The use of regular expressions enables parser 102 to identify elements in the source code. For example, in this embodiment, parser 102 is adapted to use regular expressions to identify elements which indicate, among other things, tests to be run, outcomes of the test, and actions to be taken based on the outcome (also known as indictments). In this embodiment, indictments include, but are not limited to, additional tests to be run, and suggested repairs.


In order to associate identified elements with each other, parser 102 maintains one or more state variables. In particular, the state variables keep track of the current position in the process flow. For example, in this embodiment, state variables are used for the last test found and the outcome value found corresponding to the last test. In this way, as each indictment is found, it is related to a given test and outcome. In addition, the different identified tests are also related by the state variables. For example, in this embodiment, if a test is found after the last test without finding an outcome between the two tests, then the second test is determined to run regardless of the outcome of the prior found test. On the other hand, some tests are identified to be dependent on the outcome of a prior test, in which the subsequent tests are only run if a particular outcome occurs for the prior test.

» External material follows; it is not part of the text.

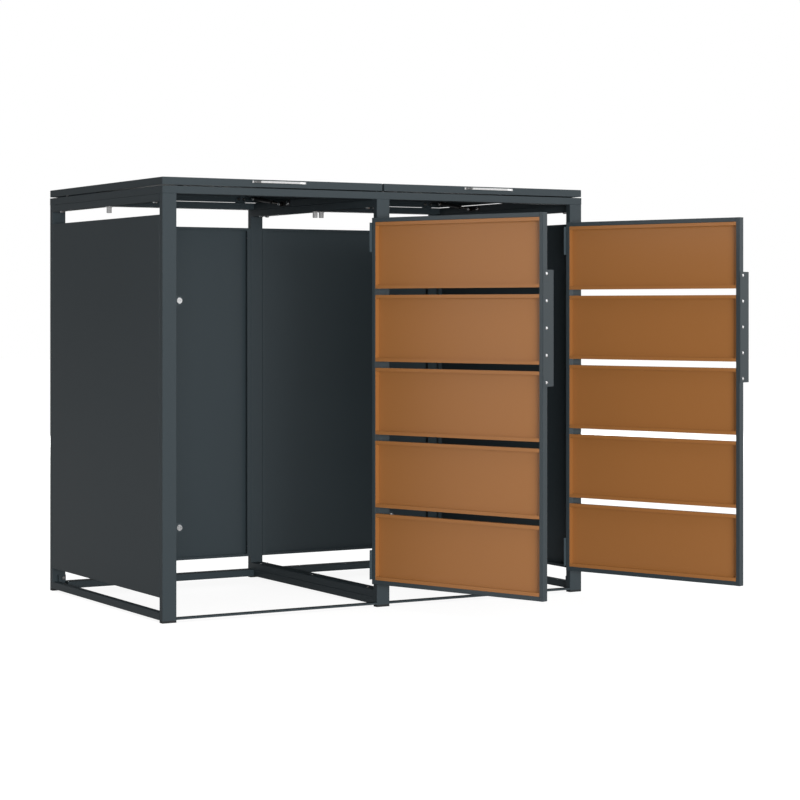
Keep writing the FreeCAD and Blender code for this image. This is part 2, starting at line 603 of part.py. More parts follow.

Additionally, parser 102 is configurable such that it is capable of parsing variations in different source code files. For example, in this example, parser 102 is adapted to handle modified vocabularies and possible syntax distortions of the ATLAS code. These variations can cause the same regular expression to return different results for different source code files. In this embodiment, parser 102 uses a plurality of configuration files to handle the different variations. Each configuration file contains a set of regular expressions each set corresponding to a different variation. If the differences are mutually exclusive to each variation, then the different configuration files can be added together into one configuration file. However, in other embodiments, the differences are not mutually exclusive. Therefore, in such embodiments, a global configuration file is used for regular expressions which are common throughout the different variations, whereas non-mutually exclusive differences are stored in separate local configuration files for each variation. Parser 102 is configured to select a local configuration file and uses both the local and global configurations files in parsing a particular source code file.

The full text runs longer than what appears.